Suddenly there’s a loud voice that terrifies Orual because it’s immortal. She hears weeping, and her heart breaks. It all happens quickly, and then lightning flashes through the valley, illuminating falling trees. Through the thunder, the rocky cliffs of the Mountain begin to crack apart, and the river rapidly floods as torrential rains fall. Orual thinks this means she was right—Psyche’s husband is something horrible that is now enraged. Even if it kills them both, Psyche will know the truth and not be angry with Orual. If they can’t escape together, they can die together.
Orual has awakened the rage of the god. Even in this moment, she clings to the self-deception that began when she denied her own vision of the palace. Instead of realizing that Psyche might have been right, she tells herself that she was right. She hasn’t angered the god; she’s angered a monster. However, her world is falling down around her ears, both literally and metaphorically, and she won’t be able to deny it for long.
Orual is about to try to cross the stream when a light that looks like lightning appears and lasts. At the middle of it is a humanlike figure, vague in her memory. She can only look at the face for a moment, because its beauty is too overpowering. He looks at her with complete rejection, knowing everything about her. He makes it seem as though she has known the truth about him from the beginning, and only doubted it to deceive herself. Orual asks the reader to judge whether this is the true past, or whether the god has changed it.
Orual will later realize that the god’s version of the past is, in fact, the truth—she has deceived herself for her own ends. At this point in the story, though, she doesn’t even understand herself well enough to be able to recognize the truth when the god shows it to her. As a result, the experience only turns her even further against the gods, since she blames them for changing the past to hurt her. The god’s incredible beauty signifies his purity and truth.
Everything else is silent as the god speaks in a voice without anger. He says that Psyche must go into exile, and Orual will know herself and see what she does, and will also “be Psyche.” The voice and the light disappear, and Orual hears terrible weeping. Even if her worst enemy were weeping like that, she would try to help her, but she knows it’s Psyche. As Orual gets to her feet, the sound moves to the end of the valley. Orual can’t find her way across the river.
While Psyche’s punishment seems pretty straightforward, Orual’s is cryptic. In fact, Orual doesn’t even understand herself well enough at this point to realize that she doesn’t understand herself. It speaks to the depths of her cruelty that the god thinks it an appropriate punishment for her to recognize what she has really done. She also can’t yet know that she will “be Psyche” by taking on all of the anguish that Psyche feels.
When dawn comes, the valley is completely ruined. Orual calls for Psyche again and again, but she knows that Psyche has gone into exile. Orual finds Gram, who asks no questions. They begin their journey home.
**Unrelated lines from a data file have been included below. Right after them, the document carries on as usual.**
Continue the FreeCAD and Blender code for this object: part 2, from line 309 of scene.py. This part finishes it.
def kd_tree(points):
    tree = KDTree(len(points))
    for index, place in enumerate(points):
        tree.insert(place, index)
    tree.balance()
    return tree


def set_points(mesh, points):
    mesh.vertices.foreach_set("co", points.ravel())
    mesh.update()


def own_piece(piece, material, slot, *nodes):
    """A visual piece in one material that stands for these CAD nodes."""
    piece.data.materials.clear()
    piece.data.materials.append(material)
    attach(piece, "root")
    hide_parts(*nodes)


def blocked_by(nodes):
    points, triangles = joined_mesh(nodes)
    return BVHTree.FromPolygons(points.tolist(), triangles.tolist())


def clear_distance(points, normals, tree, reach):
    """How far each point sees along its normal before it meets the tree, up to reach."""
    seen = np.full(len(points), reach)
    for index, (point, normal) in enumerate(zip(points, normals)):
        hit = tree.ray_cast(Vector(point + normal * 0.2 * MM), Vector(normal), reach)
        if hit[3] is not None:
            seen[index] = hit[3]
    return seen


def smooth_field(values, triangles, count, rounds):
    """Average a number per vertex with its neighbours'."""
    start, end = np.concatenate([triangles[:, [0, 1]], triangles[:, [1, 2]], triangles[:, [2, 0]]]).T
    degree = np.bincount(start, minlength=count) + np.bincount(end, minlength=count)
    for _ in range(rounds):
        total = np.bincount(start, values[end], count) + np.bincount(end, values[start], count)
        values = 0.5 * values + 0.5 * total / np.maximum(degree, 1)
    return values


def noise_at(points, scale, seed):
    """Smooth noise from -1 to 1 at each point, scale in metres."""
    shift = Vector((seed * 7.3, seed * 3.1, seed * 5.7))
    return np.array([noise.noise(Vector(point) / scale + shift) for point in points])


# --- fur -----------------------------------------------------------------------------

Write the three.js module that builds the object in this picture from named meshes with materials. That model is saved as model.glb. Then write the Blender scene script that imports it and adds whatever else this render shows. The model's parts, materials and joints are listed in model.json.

Now that Orual knows the gods hate her, she waits at every moment for them to kill her. She wonders if they might turn her into an animal instead. However, she isn’t afraid. She sees everything around her as her enemy. She thinks that the god’s words mean she’ll also have to wander the world, like Psyche. She’s glad to share Psyche’s punishment. She wonders what she’ll tell Bardia and the Fox.
The ruined valley reflects the ruin that Orual has made of her life and Psyche’s. As usual, Orual seeks punishment. However, the very fact that she welcomes it indicates that it wouldn’t be a true punishment. In fact, being denied the opportunity to die for Psyche’s sake, being forced to live on without her, knowing that she ruined Psyche’s happiness, is a far better punishment. But facing the prospect of death and welcoming it also puts Orual in a position where she feels she has little to lose, making her bolder as she begins her path to the crown.